7) Sister Chris: What is it like to be a sister? Do you get a cool outfit?
Being a sister is a great life. I get to serve God’s people in a huge variety of ways, prayer is central to our lives and I get to live in community with other sisters who support and challenge me. I am extremely happy as a sister because I found the community that fits me best. As for a cool outfit, each community chooses what it wears…mine chooses to dress simply as those in our society who are low income would dress.
8) How many siblings do you have?
I have 8 siblings for a total of 9 of us…3 girls and 6 boys.
9) How do you deal with the fears that come with commitment?
First, I pray. Second, I talk with my spiritual director. Third, I talk with my sisters in community. Fourth, I talk with other friends I trust. All of these people, including God, help me to find what is real fear that I need to pay attention to and what is excitement or nervousness at doing something new or permanent. If there is peace underneath the “fear” then it is probably excitement and nervousness that we all experience when doing something new, different, permanent, challenging, etc. The people in my life that I mentioned above help me discern this or figure it out.
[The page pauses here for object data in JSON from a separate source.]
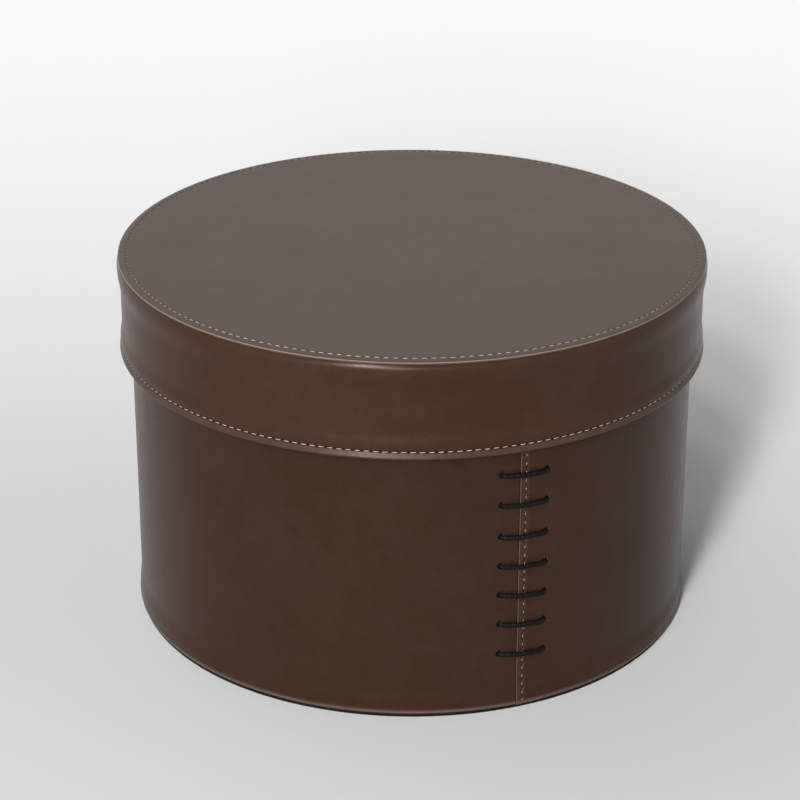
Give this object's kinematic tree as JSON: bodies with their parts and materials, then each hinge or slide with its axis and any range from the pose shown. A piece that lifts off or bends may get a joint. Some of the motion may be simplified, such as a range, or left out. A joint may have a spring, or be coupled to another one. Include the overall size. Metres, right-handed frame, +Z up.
{
  "type": "collar box",
  "caption": "Round brown leather collar box with a deep lift-off lid, cream stitching and a black laced seam, lined inside.",
  "frame": {"origin": "on the floor, at the centre of the round underside", "axes": "+Z up along the box's axis, the laced seam faces -Y, +X to the right of the seam"},
  "size_m": [0.25, 0.25, 0.16],
  "materials": {
    "leather": "smooth satin, dark chocolate brown",
    "lace": "waxed black cord",
    "lining": "plain woven cotton",
    "board": "plain grey-brown board",
    "filler_card": "plain card",
    "foot_felt": "dense black felt"
  },
  "bodies": {
    "base": {"foot_pad": "foot_felt", "underside_filler": "filler_card", "floor_board": "board", "wall_inner_board": "board", "wall_outer_board": "board", "wall_leather": "leather", "seam_lace": "lace", "wall_lining": "lining", "floor_card": "filler_card", "floor_lining": "lining"},
    "lid": {"lid_board": "board", "lid_band_board": "board", "lid_band_leather": "leather", "lid_filler": "filler_card", "lid_top_leather": "leather", "lid_card": "filler_card", "lid_card_lining": "lining", "lid_band_lining": "lining"}
  },
  "joints": [
    {"name": "lid_lift", "type": "slide", "parent": "base", "child": "lid", "axis": [0, 0, 1], "range_m": [0, 0.1]}
  ]
}
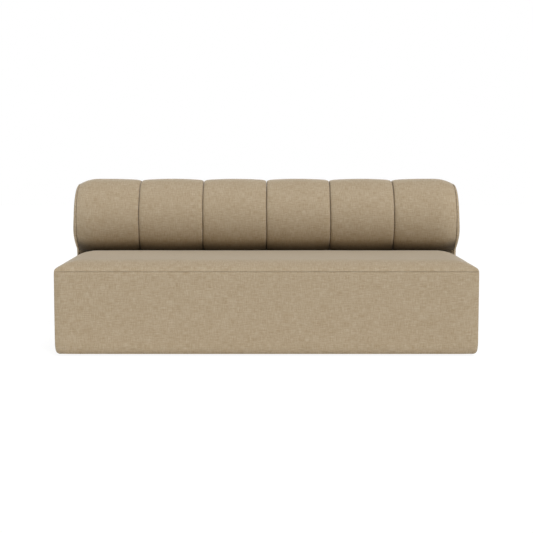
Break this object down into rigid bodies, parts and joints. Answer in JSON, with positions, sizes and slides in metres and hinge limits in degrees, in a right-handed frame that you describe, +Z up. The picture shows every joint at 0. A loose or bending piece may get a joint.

If it is real fear, then, also with these people, I discern why I am fearful and what the best response for me is. I might not need to make that commitment. I might need to face the fear and take the risk. In religious life we don’t make a permanent commitment for about 8 years after entering so why not try it out and see if it is a good fit.
We don’t have a lot of good examples in our lives of permanent commitment. People tend to get divorced frequently, change jobs a lot, even switch majors and universities many times, etc. I try to look to my sisters in community, my parents and grandparents, and others in our society who made a permanent, long-lasting commitment. My parents have been married 58 years. Some priests, brothers and sisters are also good examples for me along with many saints.
10) How can I, if at all, make my own vocation? Can our vocation change?
I’m not sure what you mean by making your own vocation. A vocation is a call from God so we need to listen to what it is God is asking of us. There are many, many ways to respond…married, single, religious, ordained. As a religious I can be cloistered, active, consecrated virgin and more. By listening to your heart, to God and to all the people I mentioned in my previous answer, I can figure out what is the best fit for me, the best type of commitment.
Yes, our vocation can change. Some people have been called to a certain vocation for many years then end up switching for a variety of reasons. Some people may have been married but their spouse died so then they enter religious or ordained life. Some are single for a long time and then get married. When I work with people in discernment, I watch and listen for too many changes in their vocation and the reasons for the changes…some are good reasons while others are not.
12) Did you ever doubt that your vocation wasn’t actually right for you?
I have never had any serious doubts because I prayed hard, did my research, visited communities, etc. before I entered. When I entered I went with the attitude that I was going to be very serious about it and possibly be there for life. I think if we go into something half-hearted or already looking for a way out or excuse to leave, then we often fulfill in action what we were already thinking.
14) How come you can’t get married if you’re a nun or a priest?
We make a commitment to God, our community and to God’s people. Part of this is giving our heart, soul and body to God. It allows us to respond to the needs of God’s people more freely and quickly. If I had a family, home, etc. to be responsible for, I can’t be as free and open to what God might ask me to do like change ministries, move, go on mission, etc. Much of my energy, time and attention is appropriately on my family responsibilities.
15) What sacrifices did you have to make for your vocation?
I love kids and would have been a great mother, but I knew that as a sister this wasn’t going to be. I would also enjoy being able to afford to have a log cabin, a horse, a boat and many other material things, but these are temporal things. My relationship with God and God’s people are the greatest gifts and rewards. I don’t have to worry about insuring my belongings, maintaining them, etc. which would also take more time and money.
16) What was the most helpful thing you heard/ did to grow your own Catholic faith?
Participating in youth group, church, and other church activities like choir and lecturing all helped. I needed to be prepared to proclaim the readings on Sunday so I read them and prayed with them. Choir put me in relationship with some great people and I paid attention to the words of the songs and put my heart into them since singing is like praying twice. Youth group taught me much about my faith, service, and church involvement can be fun as well as educational.
17) What is the point of life?
I believe the point of life is to be in love. This love of God, self, others and creation leads me to be in relationship and service. My life would be pretty empty without this.
19) Sister Chris: I feel like I’m called to be a nun—what should I do?
To begin with, pray. If you are struggling with prayer, talk to someone like Fr. Kevin, Chelsea, or me. It is amazing how answers come to us when we slow down and listen to God.
Talk with a vocation director like myself. Depending on your age we can meet and begin to look at this seriously. Chelsea or Fr. Kevin can put you in touch with me or someone else.
Get a spiritual director. I had my first spiritual director when I was 16 and a junior in high school. I can help you with this, too.
Again, depending on age, check out different religious communities by going on Come and See retreats, visiting with them, talking with them at events and gatherings, etc. Vocation Network is a great place to start, but remember, there are over 600 communities of women in the US. Think about the kind of prayer you prefer, what kind of ministry you want, where you want to live, etc. All of this impacts what you will choose. If you are younger, things will change for you over the years as you grow and mature. Things even change for adults, but usually not as drastically.